◆ **What needs to be done**:
Each line below should be reproduced without any alteration.

(Records with modeling code)
════════════════════
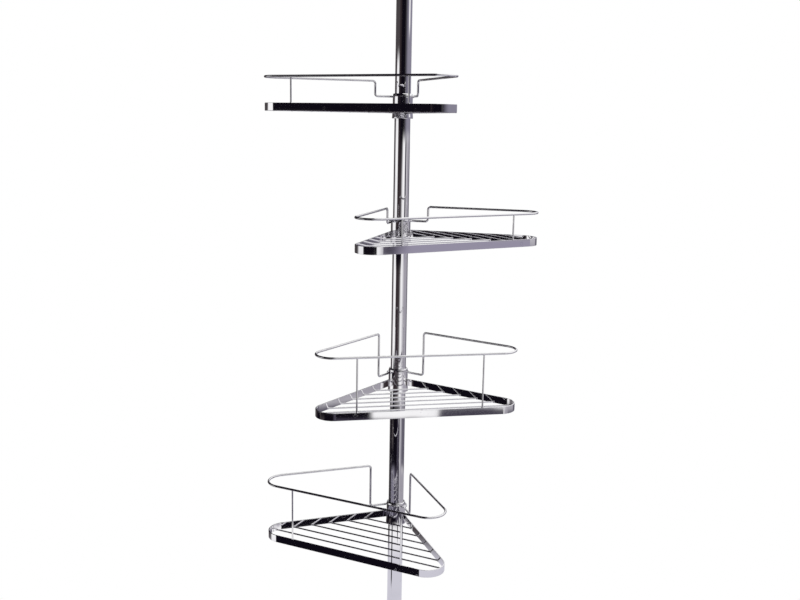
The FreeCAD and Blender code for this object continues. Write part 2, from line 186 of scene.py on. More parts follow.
# %% Hang the flags in the tent
tent = Sheet(bpy.data.worlds.new("light_tent"))
bpy.context.scene.world = tent.owner
DEGREES_IN_RADIAN = math.degrees(1.0)
outward = tent.node("SeparateXYZ", None, {0: tent.node("TexCoord", output="Generated")})
compass = tent.node("Math", {"operation": "ARCTAN2"}, {
    0: outward.other("X"), 1: 0.0 - outward.other("Y")}) * DEGREES_IN_RADIAN
height = tent.node("Math", {"operation": "ARCSINE"}, {0: outward.other("Z")}) * DEGREES_IN_RADIAN

INK = tone("0f0c15")
COAL = tone("352d30")
UMBER = tone("4b4648")
SLATE = tone("474350")
STEEL = tone("66636f")
LAVENDER = tone("8c8998")
PALE = tone("a6a3ac")
LILAC = tone("9a95a8")
CLOUD = tone("d3d2dc")
WHITE = tone("ffffff")
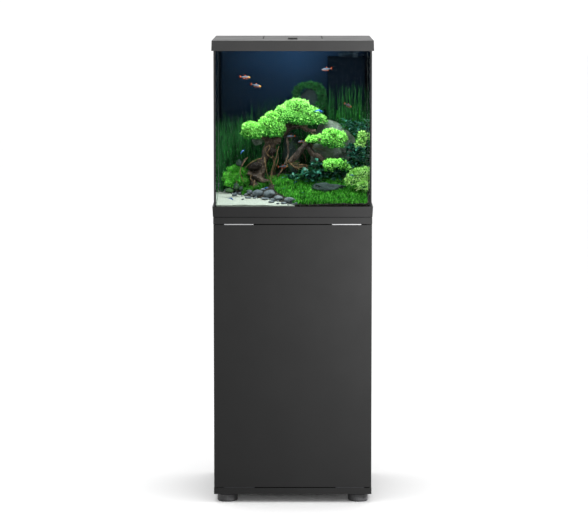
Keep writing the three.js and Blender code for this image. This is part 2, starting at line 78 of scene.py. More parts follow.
def area(name, loc, target, size, power, colour=(1, 1, 1), size_y=None):
    d = bpy.data.lights.new(name, "AREA")
    d.energy, d.color, d.size = power, colour, size
    if size_y:
        d.shape, d.size_y = "RECTANGLE", size_y
    o = bpy.data.objects.new(name, d)
    o.location = loc
    o.rotation_euler = (Vector(target) - Vector(loc)).to_track_quat("-Z", "Y").to_euler()
    scene.collection.objects.link(o)
    return o


KEY = area("key_right", (1.15, -0.95, 1.35), (0.1, -0.2, 0.75), 0.5, 80)
KEY_LOW = area("key_right_low", (0.85, -0.62, 0.76), (0.08, -0.2, 0.38), 0.5, 130)
FLOOR_SOFT = area("floor_soft", (0.0, -1.2, 2.6), (0.0, -0.9, 0.0), 2.4, 19)
FLOOR_LOW = area("floor_low", (0.0, -2.4, 0.42), (0.0, -0.15, 0.0), 1.5, 14, size_y=0.5)
area("top_soft", (0.2, 0.3, 3.2), (0, 0, 1.0), 1.6, 10)


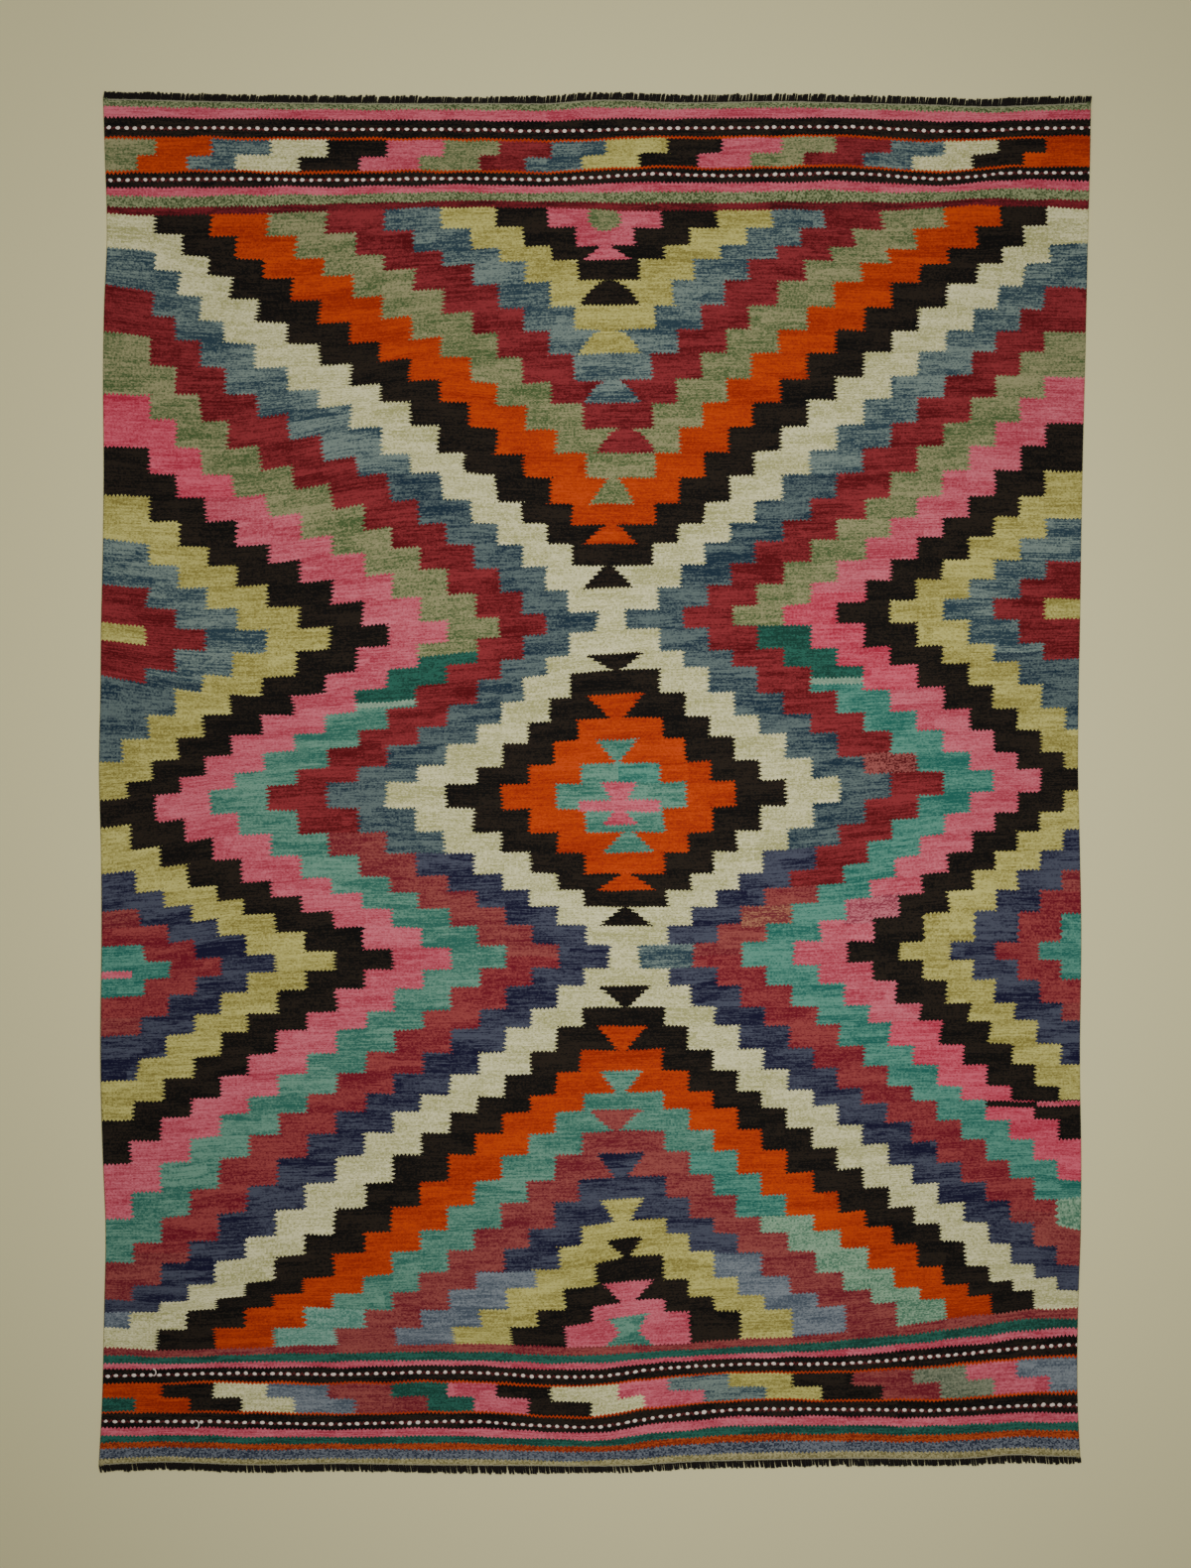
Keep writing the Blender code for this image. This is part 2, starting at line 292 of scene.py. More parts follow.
════════════════════
◆ **Right answer**:
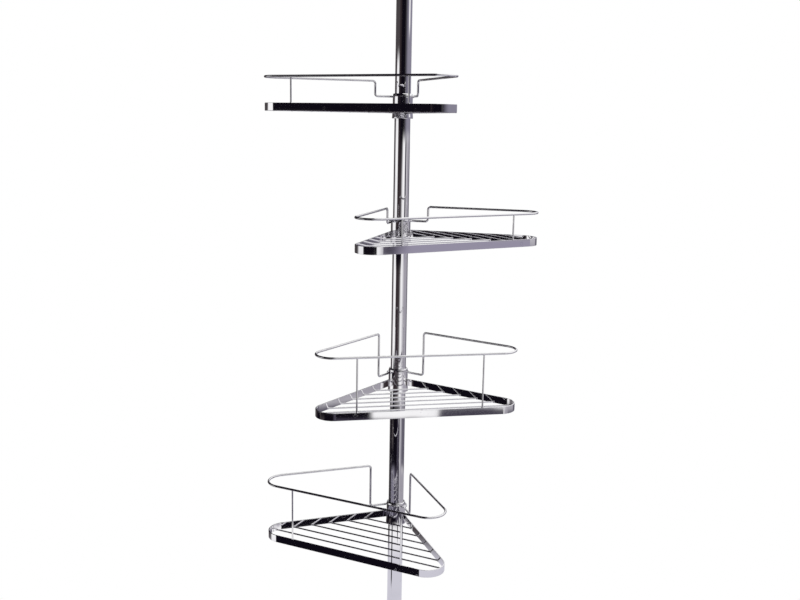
The FreeCAD and Blender code for this object continues. Write part 2, from line 186 of scene.py on. More parts follow.
# %% Hang the flags in the tent
tent = Sheet(bpy.data.worlds.new("light_tent"))
bpy.context.scene.world = tent.owner
DEGREES_IN_RADIAN = math.degrees(1.0)
outward = tent.node("SeparateXYZ", None, {0: tent.node("TexCoord", output="Generated")})
compass = tent.node("Math", {"operation": "ARCTAN2"}, {
    0: outward.other("X"), 1: 0.0 - outward.other("Y")}) * DEGREES_IN_RADIAN
height = tent.node("Math", {"operation": "ARCSINE"}, {0: outward.other("Z")}) * DEGREES_IN_RADIAN

INK = tone("0f0c15")
COAL = tone("352d30")
UMBER = tone("4b4648")
SLATE = tone("474350")
STEEL = tone("66636f")
LAVENDER = tone("8c8998")
PALE = tone("a6a3ac")
LILAC = tone("9a95a8")
CLOUD = tone("d3d2dc")
WHITE = tone("ffffff")
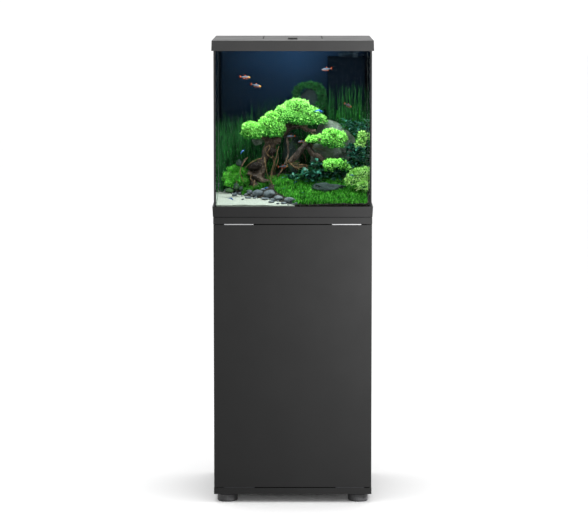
Keep writing the three.js and Blender code for this image. This is part 2, starting at line 78 of scene.py. More parts follow.
def area(name, loc, target, size, power, colour=(1, 1, 1), size_y=None):
    d = bpy.data.lights.new(name, "AREA")
    d.energy, d.color, d.size = power, colour, size
    if size_y:
        d.shape, d.size_y = "RECTANGLE", size_y
    o = bpy.data.objects.new(name, d)
    o.location = loc
    o.rotation_euler = (Vector(target) - Vector(loc)).to_track_quat("-Z", "Y").to_euler()
    scene.collection.objects.link(o)
    return o


KEY = area("key_right", (1.15, -0.95, 1.35), (0.1, -0.2, 0.75), 0.5, 80)
KEY_LOW = area("key_right_low", (0.85, -0.62, 0.76), (0.08, -0.2, 0.38), 0.5, 130)
FLOOR_SOFT = area("floor_soft", (0.0, -1.2, 2.6), (0.0, -0.9, 0.0), 2.4, 19)
FLOOR_LOW = area("floor_low", (0.0, -2.4, 0.42), (0.0, -0.15, 0.0), 1.5, 14, size_y=0.5)
area("top_soft", (0.2, 0.3, 3.2), (0, 0, 1.0), 1.6, 10)


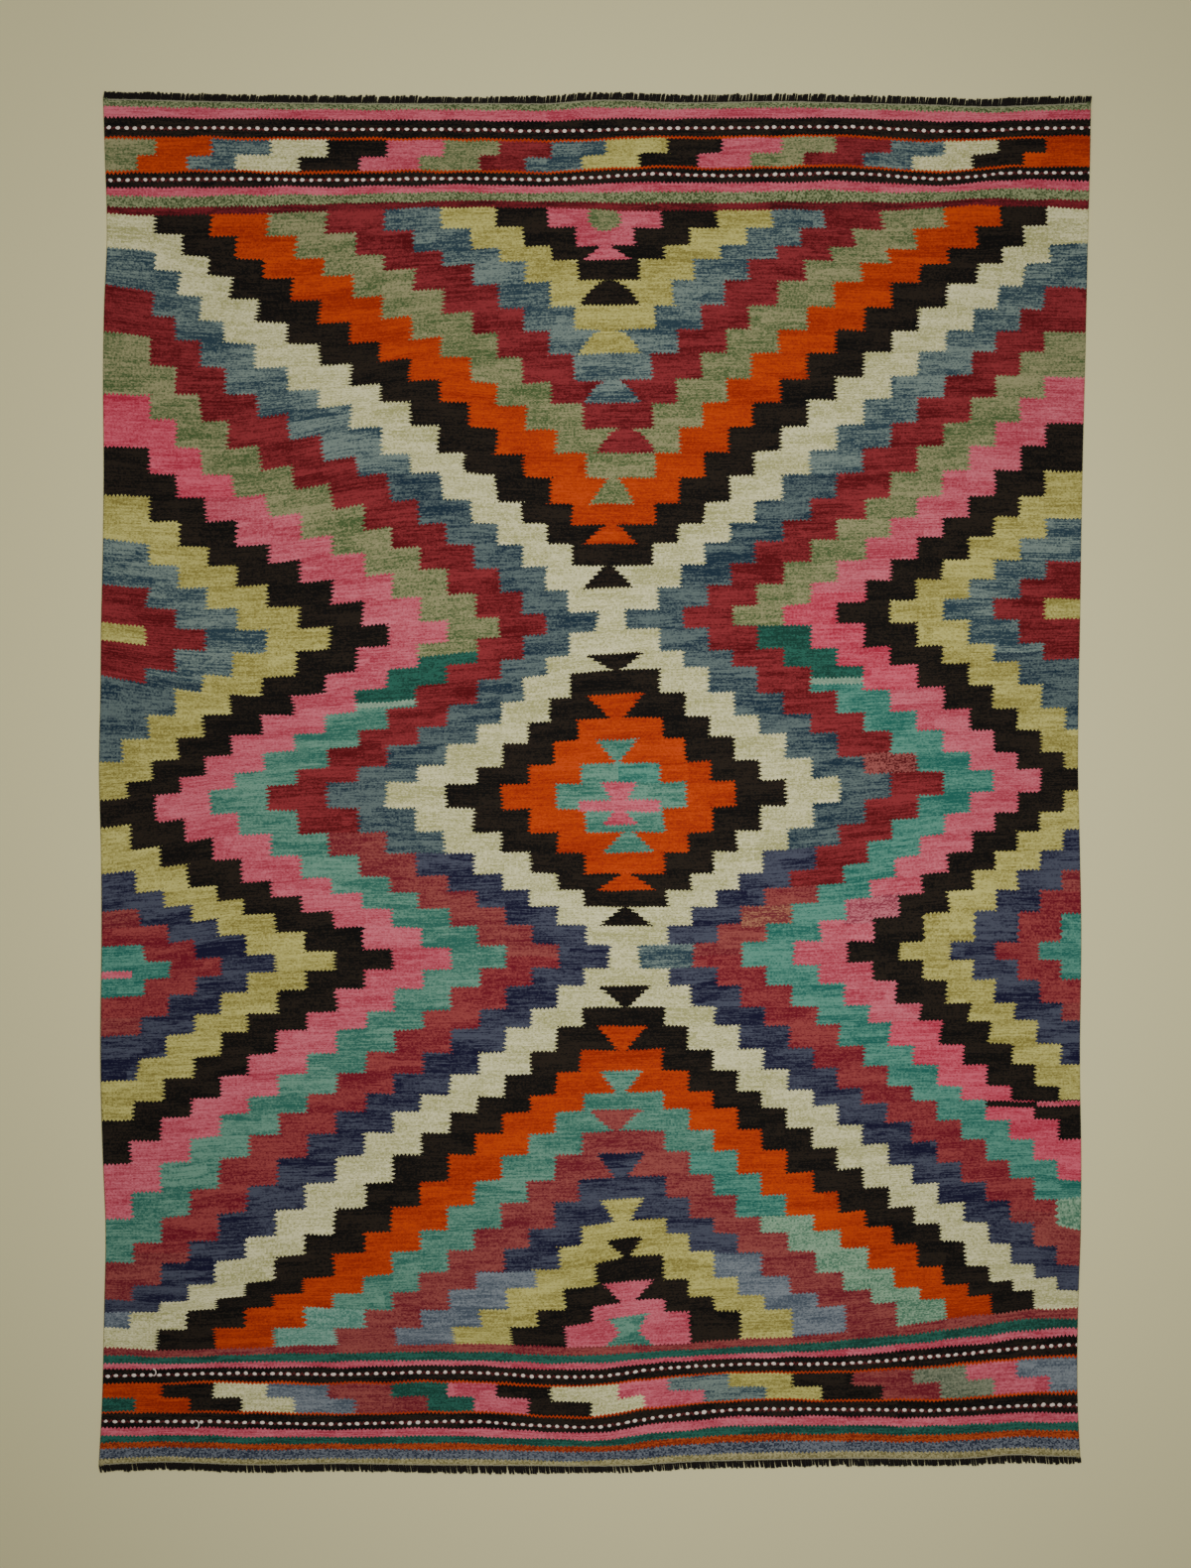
Keep writing the Blender code for this image. This is part 2, starting at line 292 of scene.py. More parts follow.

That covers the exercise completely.